[Begin]

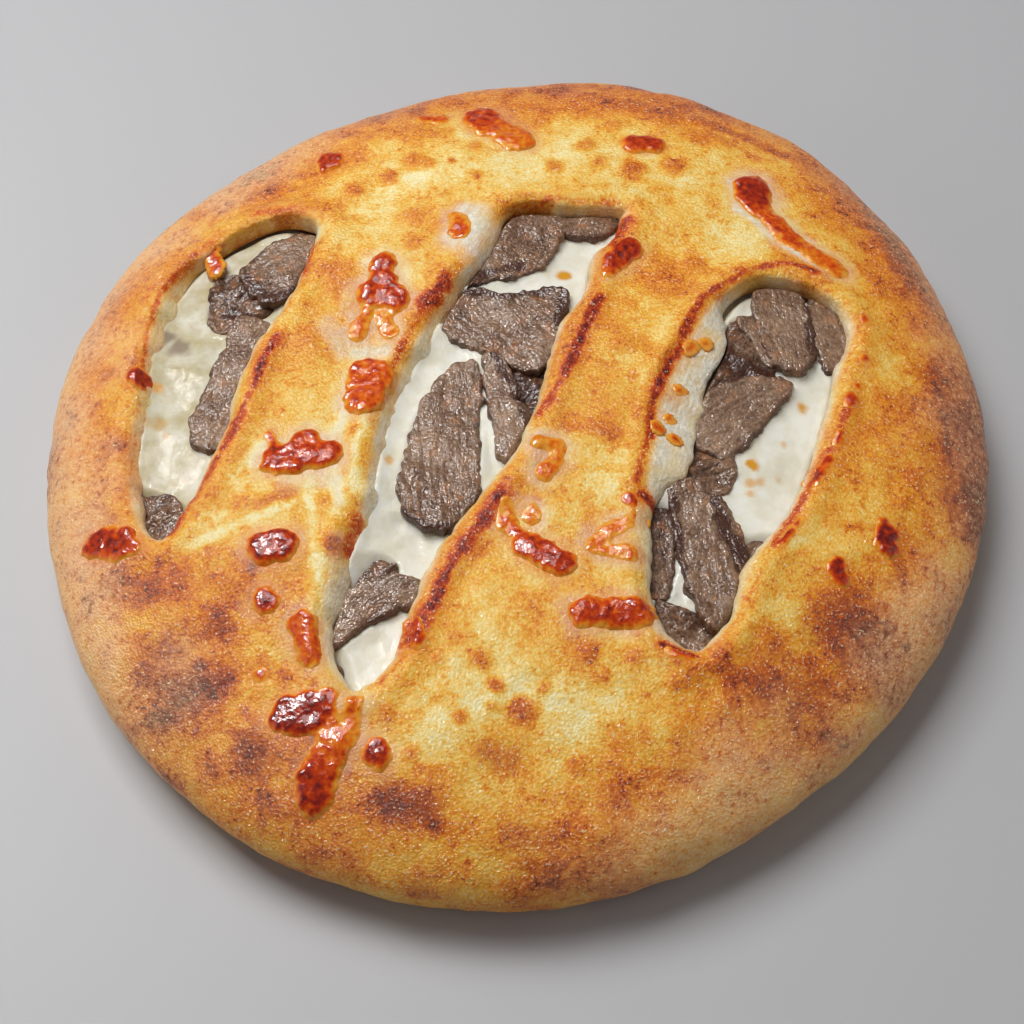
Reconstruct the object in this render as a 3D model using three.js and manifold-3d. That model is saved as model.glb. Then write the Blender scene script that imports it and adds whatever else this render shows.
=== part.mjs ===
// A round stuffed stromboli, whole and freshly baked.
//
// A domed shell of dough has three long slits cut in its crown. The slits open into one
// pocket, which melted cheese fills, and slices of roast beef lie in the cheese. Cheese
// that bubbled out has browned on the crust in drips, bars and beads.
//
// Units are millimetres, +Z is up and +X runs to the right when the slits lean away to
// the right. Plan positions are given from a mark near the middle of the loaf. The flat
// underside rests on Z = 0, and the finished group stands centred over its origin.

import * as THREE from 'three';
import { mergeVertices } from 'three/addons/utils/BufferGeometryUtils.js';
import Module from 'manifold-3d';

const wasm = await Module();
wasm.setup();

// ---------------------------------------------------------------- driving dimensions

// The loaf.
const LOAF_RADIUS = 130; // mean radius, for a loaf about 26 cm across
const LOAF_CENTRE = new THREE.Vector2(0.2, 1.3); // from the mark that places are given from
const LOAF_HEIGHT = 42; // table to crown
const WIDEST_HEIGHT = 15; // height of the loaf's widest line
const BASE_REACH = 0.91; // radius of the flat underside, as a share of the outline's
const DOME_POWER = 2.8; // 2 is an ellipsoid, larger is flatter on top
const LOAF_STEPS = 56; // facets round the outline

// How the hand-shaped outline departs from a circle, as shares of LOAF_RADIUS.
const OUTLINE_WANDER = [
  { lobes: 2, cos: -0.0135, sin: 0.03 },
  { lobes: 3, cos: -0.005, sin: 0.006 },
  { lobes: 4, cos: 0.002, sin: -0.009 },
  { lobes: 5, cos: 0.003, sin: -0.001 },
];

// Slow swells of the crown: height, the direction they run in and the distance they take.
const CROWN_SWELLS = [
  { height: 0.7, towards: 20, length: 95, phase: 0.4 },
  { height: 0.5, towards: 115, length: 70, phase: 2.1 },
  { height: 0.4, towards: 70, length: 48, phase: 4.0 },
];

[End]

▶ [GOAL] Every line of the material must be returned exactly as it appears.

▶ [EXERCISE SOLUTION]
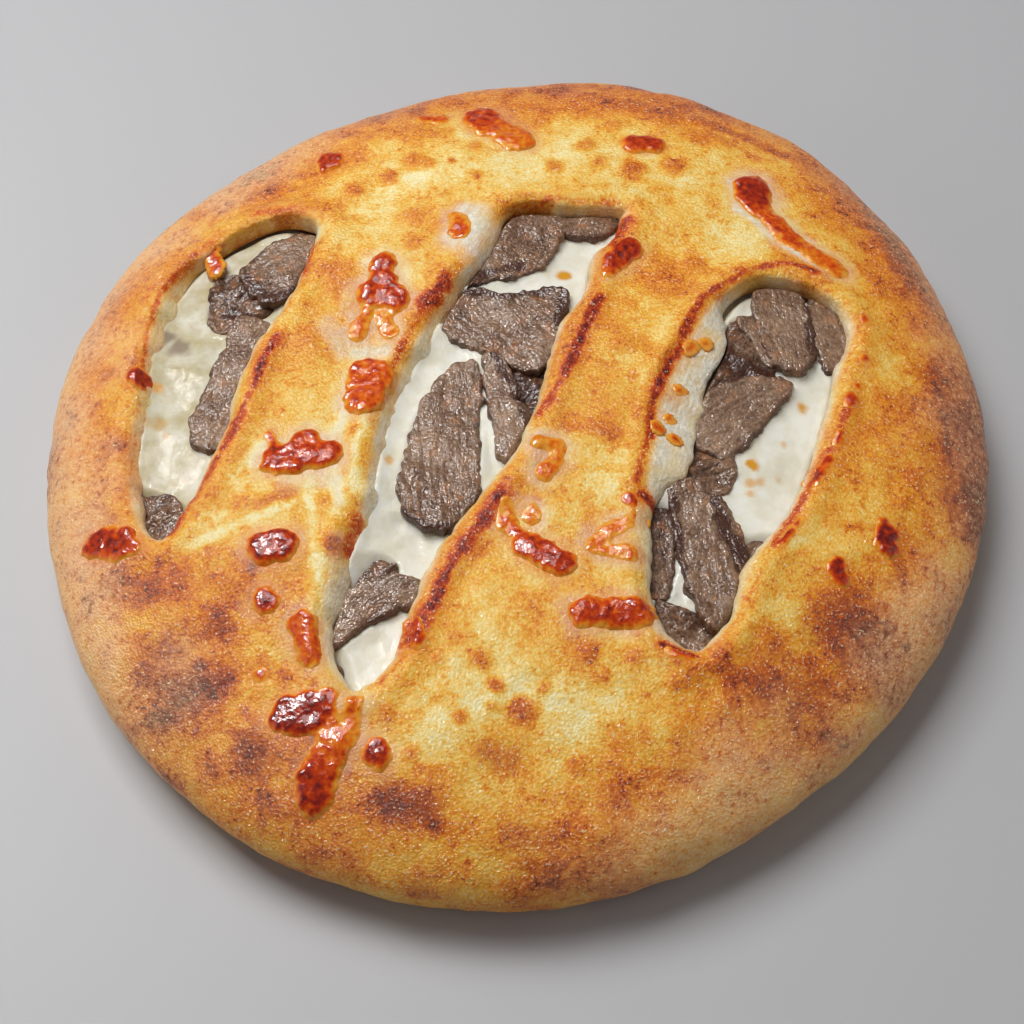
Reconstruct the object in this render as a 3D model using three.js and manifold-3d. That model is saved as model.glb. Then write the Blender scene script that imports it and adds whatever else this render shows.
=== part.mjs ===
// A round stuffed stromboli, whole and freshly baked.
//
// A domed shell of dough has three long slits cut in its crown. The slits open into one
// pocket, which melted cheese fills, and slices of roast beef lie in the cheese. Cheese
// that bubbled out has browned on the crust in drips, bars and beads.
//
// Units are millimetres, +Z is up and +X runs to the right when the slits lean away to
// the right. Plan positions are given from a mark near the middle of the loaf. The flat
// underside rests on Z = 0, and the finished group stands centred over its origin.

import * as THREE from 'three';
import { mergeVertices } from 'three/addons/utils/BufferGeometryUtils.js';
import Module from 'manifold-3d';

const wasm = await Module();
wasm.setup();

// ---------------------------------------------------------------- driving dimensions

// The loaf.
const LOAF_RADIUS = 130; // mean radius, for a loaf about 26 cm across
const LOAF_CENTRE = new THREE.Vector2(0.2, 1.3); // from the mark that places are given from
const LOAF_HEIGHT = 42; // table to crown
const WIDEST_HEIGHT = 15; // height of the loaf's widest line
const BASE_REACH = 0.91; // radius of the flat underside, as a share of the outline's
const DOME_POWER = 2.8; // 2 is an ellipsoid, larger is flatter on top
const LOAF_STEPS = 56; // facets round the outline

// How the hand-shaped outline departs from a circle, as shares of LOAF_RADIUS.
const OUTLINE_WANDER = [
  { lobes: 2, cos: -0.0135, sin: 0.03 },
  { lobes: 3, cos: -0.005, sin: 0.006 },
  { lobes: 4, cos: 0.002, sin: -0.009 },
  { lobes: 5, cos: 0.003, sin: -0.001 },
];

// Slow swells of the crown: height, the direction they run in and the distance they take.
const CROWN_SWELLS = [
  { height: 0.7, towards: 20, length: 95, phase: 0.4 },
  { height: 0.5, towards: 115, length: 70, phase: 2.1 },
  { height: 0.4, towards: 70, length: 48, phase: 4.0 },
];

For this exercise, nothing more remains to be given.